The indelible scars of digital evolution
Barney Loehnison 17 April, 2013 at 03:04
Like the tumultuous marks that a glacier leaves as it transcends a landmass, the evolutionary progress of digital in a market also leave indelible scars that define it.
It is not sufficient to simply describe consumer behaviour: as marketers we have to understand “why” people behave how they do. Seek the deep-rooted cultural and visceral truths – these are the defining marks through which communications can build an “edge”.
For me there are three perspectives that I have learnt in Asia – that I consider when looking for deep insights.
The first one became clear to me when I was developing strategies in Philippines and Indonesia. Up to that time I had viewed “the internet” as an unbounded world of which I only experience a fraction. English content actually accounts for 56.6% of all of the internet content but only 25% of its speakers; Chinese contributes 4.5% of the content but 24% of its citizens. If you speak Bengali (200m), Javanese (135m) or Hindi (200m) your internet is less than 0.1% of the total internet. It’s allure is different. It’s promise is different. Its role is different. Its value is different. The internet is finite. It is familiar. What brands can offer consumers, and what consumers view as valuable is radically different.
The second perspective relates to social media and how it became the first experience of the internet for most of Asia. Facebook began spreading across the region with incredible speed in 2009. Developing markets had generally been stuck in a vicious cycle of delivering poor digital experiences: poor quality of local websites, poor loading time, little media money invested online, and therefore consumer engagement remained pretty low.

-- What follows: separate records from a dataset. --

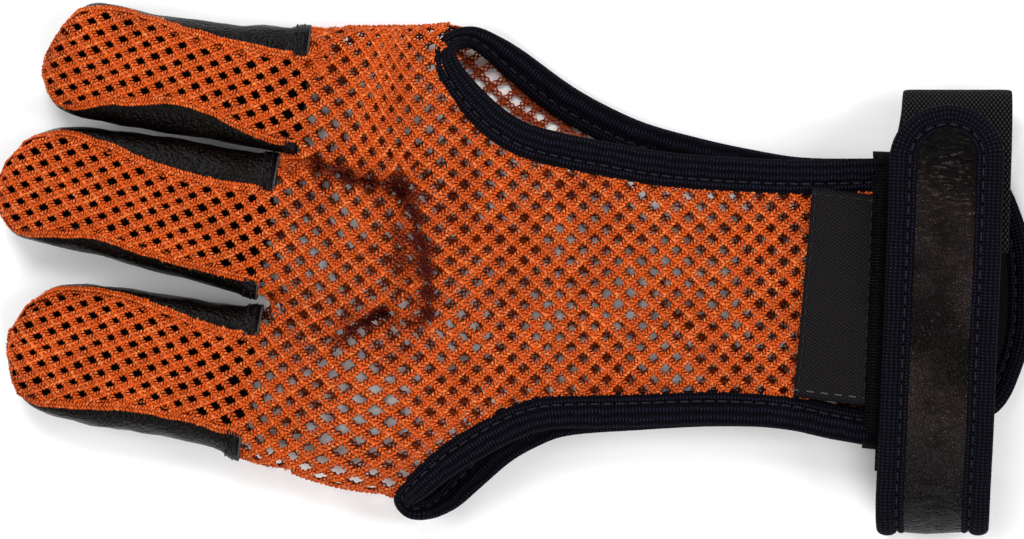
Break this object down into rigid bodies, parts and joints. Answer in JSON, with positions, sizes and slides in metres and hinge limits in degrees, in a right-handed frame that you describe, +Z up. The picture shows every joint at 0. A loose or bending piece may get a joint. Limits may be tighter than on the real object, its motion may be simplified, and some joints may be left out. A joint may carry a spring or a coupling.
{
  "type": "archery glove",
  "caption": "Three-finger archery glove lying palm down: open knitted hand, leather finger stalls, ribbed bindings and a leather wrist strap on a webbing loop.",
  "frame": {"origin": "under the middle of the glove's bounding box, at the level it lies on", "axes": "+X from the fingertips to the wrist, +Y to the index finger's side, +Z up, away from the palm"},
  "size_m": [0.2368, 0.1222, 0.023],
  "materials": {
    "net": "matte knitted net, orange",
    "stall_leather": "fine grain, near black",
    "knit_binding": "ribbed knit, navy black",
    "label_weave": "bare twill, black",
    "webbing": "ribbed webbing, black",
    "strap_leather": "wrinkled, dark brown, light sheen",
    "hook_cloth": "hook and loop, black"
  },
  "bodies": {
    "root": {"back_net": "net", "palm_net": "net", "index_leather": "stall_leather", "middle_leather": "stall_leather", "ring_leather": "stall_leather", "thumb_binding": "knit_binding", "little_side_binding": "knit_binding", "label_patch": "label_weave", "wrist_webbing": "webbing", "palm_pad": "webbing", "pad_binding": "knit_binding", "elastic_band": "webbing", "hook_pad": "hook_cloth", "strap_leather": "strap_leather", "strap_binding": "knit_binding"}
  },
  "joints": []
}
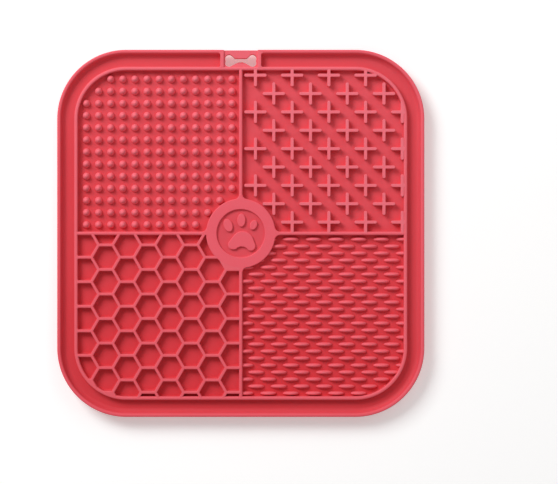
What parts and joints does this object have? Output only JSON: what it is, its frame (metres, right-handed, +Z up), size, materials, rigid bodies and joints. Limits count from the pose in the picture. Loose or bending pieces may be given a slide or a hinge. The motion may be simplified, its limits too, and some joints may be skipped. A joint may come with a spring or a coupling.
{
  "type": "lick mat",
  "caption": "Square silicone lick mat with round corners, a rimmed gutter, four relief fields round a paw medallion, a bone-shaped hanging hole and suction cups underneath.",
  "frame": {"origin": "middle of the square mat, on the surface it stands on, level with the lips of its suction cups", "axes": "+Z up, out of the licking face; +Y towards the side with the hanging hole; +X to the right, seen from above"},
  "size_m": [0.2, 0.2, 0.0094],
  "materials": {
    "silicone": "satin coral red silicone with a fine matte skin"
  },
  "bodies": {
    "root": {"base_sheet": "silicone", "outer_rim": "silicone", "inner_wall": "silicone", "divider_top": "silicone", "divider_bottom": "silicone", "divider_left": "silicone", "divider_right": "silicone", "medallion": "silicone", "paw_relief": "silicone", "hang_tab": "silicone", "tab_post_left": "silicone", "tab_post_right": "silicone", "nub_panel": "silicone", "cross_panel": "silicone", "honeycomb_panel": "silicone", "ripple_panel": "silicone", "suction_cups": "silicone"}
  },
  "joints": []
}
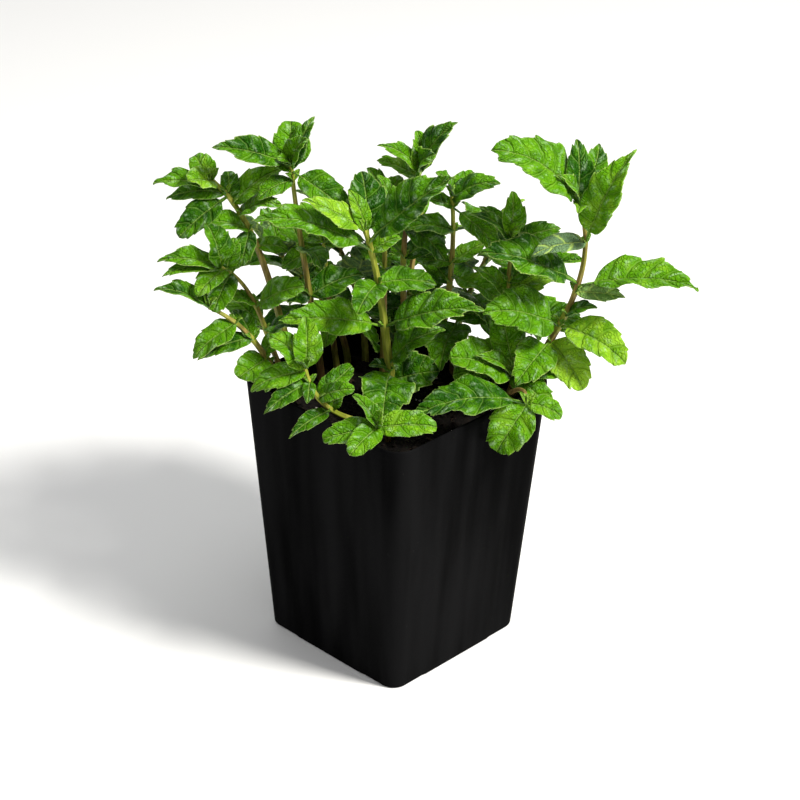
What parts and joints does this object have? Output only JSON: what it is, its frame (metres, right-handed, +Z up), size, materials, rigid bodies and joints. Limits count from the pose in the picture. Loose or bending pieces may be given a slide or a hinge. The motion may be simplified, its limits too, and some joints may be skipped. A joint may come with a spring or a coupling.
{
  "type": "potted mint plant",
  "caption": "Bushy mint plant with toothed, wrinkled leaves on square stems, growing in a tall square black nursery pot filled with potting mix.",
  "frame": {"origin": "centre of the pot's flat base, on the surface that it stands on", "axes": "+Z up; X and Y run along the pot's sides; the picture looks at the corner between +X and -Y"},
  "size_m": [0.191, 0.173, 0.2453],
  "materials": {
    "pot": "thin moulded black plastic, satin, with pale scuffs",
    "soil": "damp dark bark and peat mix with a few pale specks",
    "leaf": "wrinkled green leaf with a soft gloss, sunk veins and a pale margin",
    "stem": "olive to purple-brown square stem"
  },
  "bodies": {
    "root": {"pot": "pot", "soil": "soil", "stem_centre": "leaf", "stem_right_tall": "leaf", "stem_right_low": "leaf", "stem_right_trailing": "leaf", "stem_front": "leaf", "stem_front_left": "leaf", "stem_left_tall": "leaf", "stem_top_left": "leaf", "stem_top_middle": "leaf", "stem_middle_back": "leaf", "stem_middle_right": "leaf", "stem_right_middle": "leaf", "stem_left_middle": "leaf", "stem_left_low": "leaf", "stem_back_left": "leaf", "stem_far_left": "leaf", "stem_far_back": "leaf", "stem_back": "leaf", "stem_back_low": "leaf", "stem_far_right": "leaf", "stem_right_back": "leaf"}
  },
  "joints": []
}
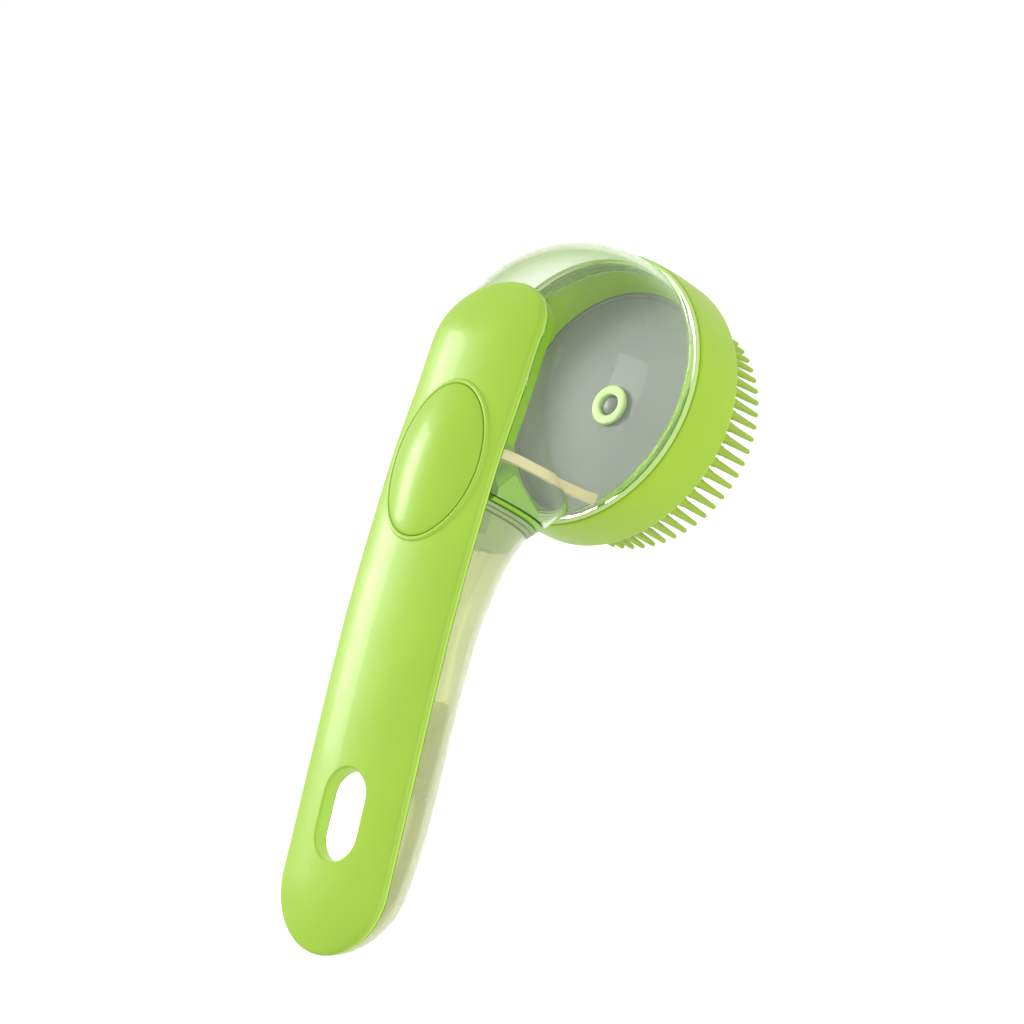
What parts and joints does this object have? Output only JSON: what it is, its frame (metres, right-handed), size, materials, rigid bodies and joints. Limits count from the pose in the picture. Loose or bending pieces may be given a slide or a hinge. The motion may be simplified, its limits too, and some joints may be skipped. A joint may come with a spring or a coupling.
{
  "type": "handheld bath sprayer brush",
  "caption": "Handheld pet bath brush: clear hollow handle with a tank, a pump under a thumb button, and a clear domed head on a silicone bristle pad that sprays through its centre.",
  "frame": {"origin": "centre of the spray disc's flat outer face, in the middle of the bristle pad", "axes": "+Z away from the bristles towards the cover and button; the handle runs along -X; Y across the handle"},
  "size_m": [0.2069, 0.0808, 0.086],
  "materials": {
    "green_plastic": "glossy injection-moulded lime green",
    "green_silicone": "soft satin silicone",
    "clear_plastic": "clear, tinted pale green",
    "grey_plastic": "glossy grey-green",
    "cream_rubber": "matt soft rubber or foam",
    "white_plastic": "matt white",
    "dark_rubber": "matt dark elastomer",
    "steel": "bright stainless wire"
  },
  "bodies": {
    "handle": {"head_dome": "clear_plastic", "handle_shell": "clear_plastic", "neck_plug": "green_plastic", "neck_seal": "dark_rubber", "neck_gasket": "cream_rubber", "tank_lid": "green_plastic", "spine_cover": "green_plastic", "pump_deck": "green_plastic", "pump_cylinder": "white_plastic", "pump_screw_left": "steel", "pump_screw_right": "steel", "inlet_valve_seat": "white_plastic", "dip_tube": "cream_rubber", "outlet_tube": "white_plastic", "return_spring": "steel", "filter_foam_front": "cream_rubber", "filter_foam_rear": "cream_rubber"},
    "button": {"thumb_button": "green_plastic", "pump_piston": "white_plastic", "piston_seal": "dark_rubber"},
    "brush_head": {"head_ring": "green_plastic", "ring_seal": "cream_rubber", "valve_plate": "grey_plastic", "valve_grommet": "green_silicone", "bristle_pad": "green_silicone", "pad_retainer": "green_plastic", "spray_disc": "green_plastic", "poppet_spring": "steel"},
    "poppet": {"outlet_poppet": "grey_plastic"},
    "check_ball": {"inlet_ball": "steel"}
  },
  "joints": [
    {"name": "button_press", "type": "slide", "parent": "handle", "child": "button", "axis": [0, 0, -1], "range_m": [0, 0.0025], "stiffness_N_per_m": 600, "springref_m": -0.002, "deforming": ["return_spring"]},
    {"name": "head_twist", "type": "hinge", "parent": "handle", "child": "brush_head", "pos_m": [0, 0, 0], "axis": [0, 0, 1], "range_deg": [0, 60]},
    {"name": "poppet_lift", "type": "slide", "parent": "brush_head", "child": "poppet", "axis": [0, 0, -1], "range_m": [0, 0.0012], "stiffness_N_per_m": 60, "springref_m": -0.0005, "deforming": ["poppet_spring"]},
    {"name": "check_ball_lift", "type": "slide", "parent": "handle", "child": "check_ball", "axis": [0, 0, 1], "range_m": [0, 0.0008]}
  ]
}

Then along came Facebook – connecting people to everyone who they care about. In highly “social” societies across Asia this was incredible. One by one the local networks like Orkut, Cyworld, Friendster and Wretch fell to Facebook. And finally brands had a platform from which they could engage their consumers. Brands often don’t bother building a website; they just built a Facebook presence. The key point to observe here is that in world of relatively low level engagement on most local language websites, social media – in general meaning Facebook, but Weibo in China – is disproportionately central to the internet experience. For many consumers in markets with low quality content, Facebook is the internet.
But there’s a deeper insight about Asians and social media –they engage with social media with a far deeper embrace than developed markets. The most recent study by Global Web Index on “social engagement” highlights Asian consumers’ highly participative involvement in social activity. Seven of the world’s most socially engaged markets are in Asia – lead by China and followed by Indonesia, India, Vietnam, Philippines, [Turkey], Malaysia, [Brazil], and Thailand; [Argentina is tenth]. Consumers in China are twice as likely as those in the US or UK to engage with brands, upload pictures and create social content. Even the older internet users in the 45-60 age group are MORE likely to engage than the most engaged age group of European teenagers.
The third perspective is to understand what the internet represents to people in relation to the broader world. In western markets the internet is often a symbol of “freedom of speech”. In China it clearly doesn’t represent that but nor does it stand for the absence of it. Censorship is not viewed as oppression, but as a game. More importantly, for the young people in a one-child family the Internet stands for the ability to connect with people beyond one’s narrow circle – it is liberation – an escape to reality; for mothers, post melamine scandal, it stands for the ability to go online to buy baby milk from abroad; for older people it stands for China’s progress – and the ability to hold the government to account.
Digital’s evolution has emancipated people in many different ways. An in each market its reality is different. Its promise is different. Its role is different. Its value is different. Understanding the value it holds to someone is key to developing a deeper relationship with them.